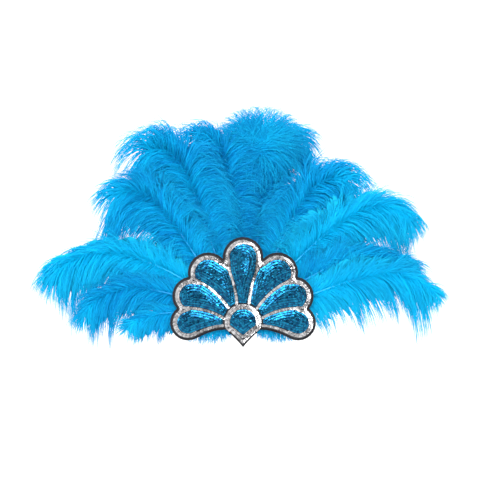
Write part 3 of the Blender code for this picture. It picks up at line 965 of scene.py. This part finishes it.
# %% Lay sequins at the places of rows
def lay_sequins(name, rows, heights, domes, tilt_deg, size, finish):
    """Sequins on the ground's front, leaning outward by domes and along the row by tilt_deg."""
    count = len(rows)
    dome = np.radians(domes + chance.normal(0, 2.5, count))[:, None]
    tilt = np.radians(tilt_deg + 4 * drift(count, 7) + chance.normal(0, 3, count))[:, None]
    spin = chance.uniform(0, math.pi / 4, count)[:, None]
    along = np.stack([rows[:, 2], np.zeros(count), rows[:, 3]], axis=1)
    inward = np.stack([-rows[:, 3], np.zeros(count), rows[:, 2]], axis=1)
    front = np.tile((0.0, -1.0, 0.0), (count, 1))
    facing = front * np.cos(dome) - inward * np.sin(dome)
    inward = inward * np.cos(dome) + front * np.sin(dome)
    leaning = facing * np.cos(tilt) + along * np.sin(tilt)
    along = along * np.cos(tilt) - facing * np.sin(tilt)
    model = SEQUIN[0] * size
    x = model[:, 0] * np.cos(spin) - model[:, 1] * np.sin(spin)
    y = model[:, 0] * np.sin(spin) + model[:, 1] * np.cos(spin)
    centre = np.stack([rows[:, 0], heights, rows[:, 1]], axis=1)[:, None, :]
    points = centre + x[:, :, None] * along[:, None, :] + y[:, :, None] * inward[:, None, :]
    points += model[:, 2][None, :, None] * leaning[:, None, :]
    out = np.hypot(model[:, 0], model[:, 1]) / SEQUIN_RADIUS / size
    piece = joined_copies(name, SEQUIN, points, chance.random(count), out, finish)
    piece.data.shade_flat()
    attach(piece, "root")
    return count


# %% [markdown]
# ## Sequin finishes
#
# The sequins are metallised film: dark teal where they mirror the room, cyan and white where they
# catch a lamp. Each has its own tone, because film and angle vary, and a clear coat gives the
# white glints. The grounds under them are dense thread, dark enough to vanish between the rows.


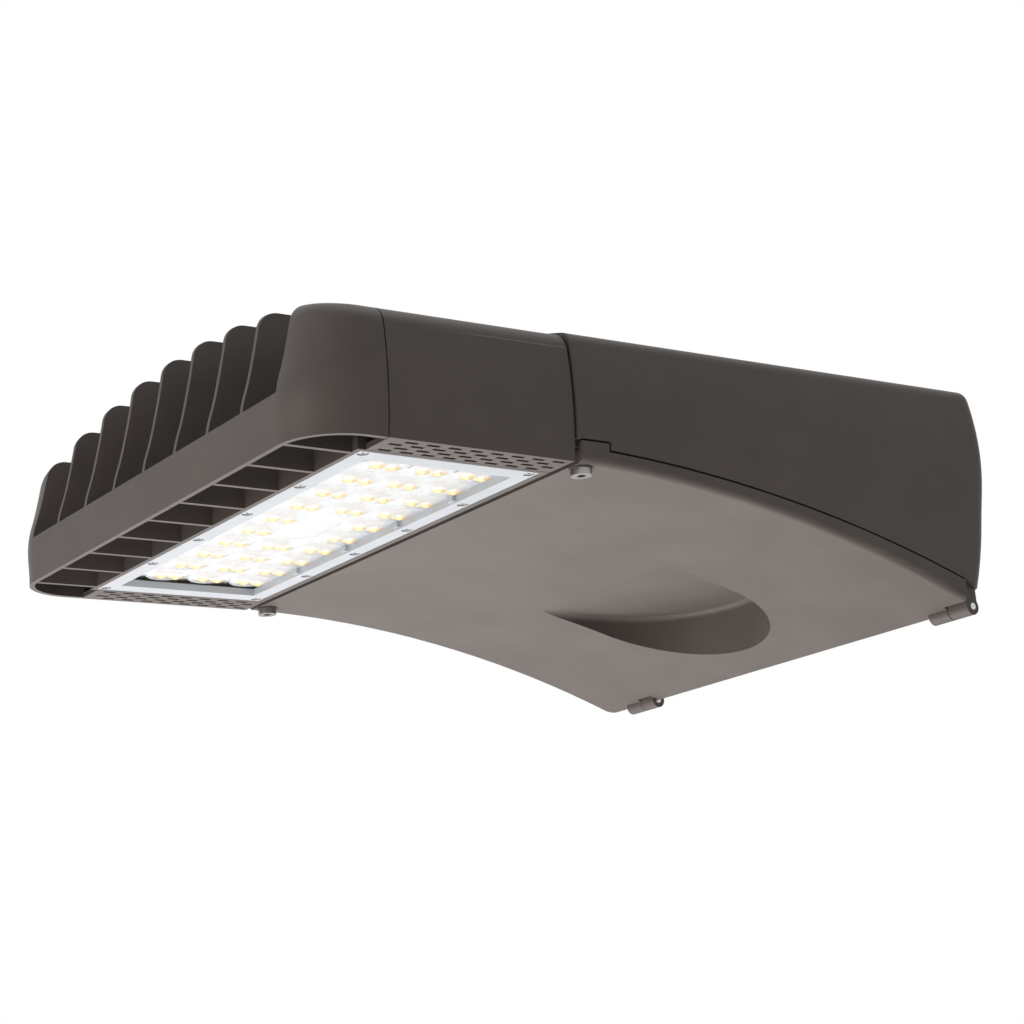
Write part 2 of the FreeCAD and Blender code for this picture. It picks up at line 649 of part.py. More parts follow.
# ---------------------------------------------------------------- light engine
def dome(name, x, y, z, foot, height):
    """A shallow cap that hangs below z."""
    item = doc.addObject("Part::Sphere", name)
    radius = f"((({foot})^2 + ({height})^2) / (2 * ({height})))"
    item.Placement = Placement(Vector(), Rotation(Vector(1, 0, 0), 180))
    bind(item, Radius=radius, Angle1=f"asin(1 - ({height}) / {radius})")
    place(item, x, y, f"({z}) + {radius} - ({height})")
    return item


BOARD_SPAN = (back("ledge_rear - pocket_clearance"), back("ledge_front + pocket_clearance"))
BOARD_WIDE = middle("ledge_half_width - pocket_clearance")
pad = box("pad_sheet", BOARD_SPAN, BOARD_WIDE, (BOARD_BACK, BACKPLANE))
pad_holes = [rod("pad_window", "duct_bore + 0.4", "3", DUCT_X, "0", f"{BOARD_BACK} - 1")]
pad_holes += [rod(f"pad_hole_{k}", "frame_screw_radius + loose", "3", x, y, f"{BOARD_BACK} - 1")
              for k, (x, y) in enumerate(BOARD_FIXES)]
node("thermal_pad", cut("thermal_pad_cut", pad, pad_holes))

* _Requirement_
Look back at the data above. Transcribe exactly the lines starting at the line that contains "Write part 2" and ending at the line that contains "return item".

* _Written response_
Write part 2 of the FreeCAD and Blender code for this picture. It picks up at line 649 of part.py. More parts follow.
# ---------------------------------------------------------------- light engine
def dome(name, x, y, z, foot, height):
    """A shallow cap that hangs below z."""
    item = doc.addObject("Part::Sphere", name)
    radius = f"((({foot})^2 + ({height})^2) / (2 * ({height})))"
    item.Placement = Placement(Vector(), Rotation(Vector(1, 0, 0), 180))
    bind(item, Radius=radius, Angle1=f"asin(1 - ({height}) / {radius})")
    place(item, x, y, f"({z}) + {radius} - ({height})")
    return item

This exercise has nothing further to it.